Bird Dog w/ Trap Raise
Strength and Power
Note: No weight room data was collected on Christian’s baseline assessment last year due to the fact that it was still too early after his injury. We did, however, begin patterning his lower half hinge in preparation for lifting heavier later in his program.
Cable Pull Through
We then progressed his core training by adding instability.
Lower Half Power – After 6-8 weeks of lower half patterning and core work, we were able to begin lifting heavier which in turn had a positive effect on Christian’s power numbers year-over-year as shown below.
Pitching Mechanics (Motion Capture / Video Analysis)
Our video and motion capture analysis together looks at over 60 different disconnects, from arm action to trunk movement and lower half movement/timing patterns. It leaves nothing to chance, especially when it comes to including metrics such as angular velocities that can’t be seen efficiently by the naked eye. Below is a skelly from Christian’s mocap at last year’s evaluation.

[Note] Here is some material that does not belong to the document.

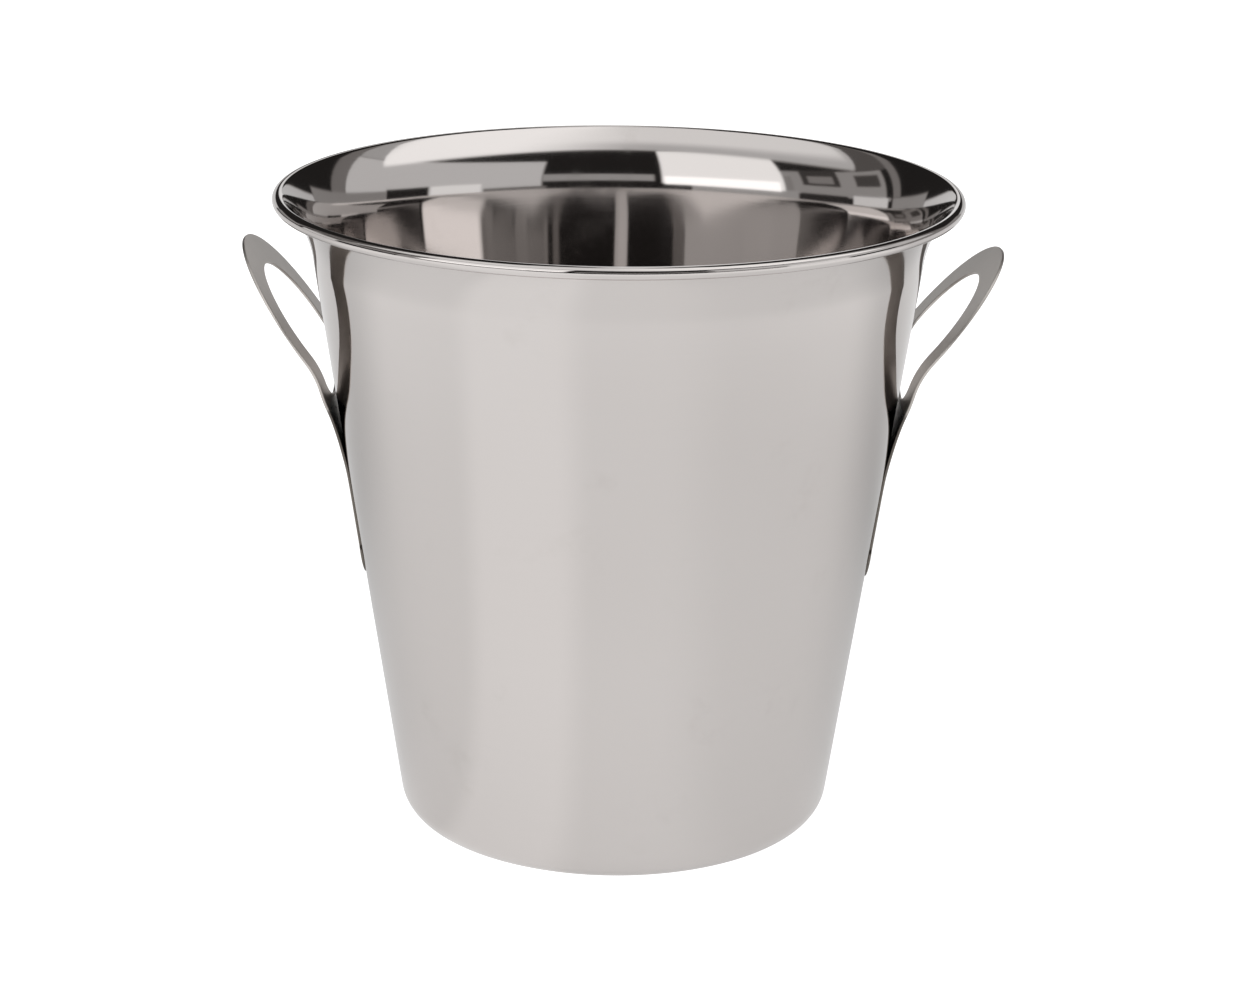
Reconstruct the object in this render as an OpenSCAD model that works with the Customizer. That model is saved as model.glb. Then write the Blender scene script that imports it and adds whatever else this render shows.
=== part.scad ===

Christian’s pitching and motion capture report from last summer pointed to very few disconnects. So few in fact that we really couldn’t attribute any mechanical issues to his performance metrics, making his movement Strategies all that much more important to address.
In a world where people seem to jump right into the old rant that “it’s his mechanics” or “it’s his lower half”, Christian is a great example of fixing the foundation before jumping right into repairing the roof. He has made significant strides since joining RPP and we’re really looking forward to what his freshman season at school will look like.
Well done Christian, we’ll miss you around the gym. Good luck at Presbyterian and keep up the great work!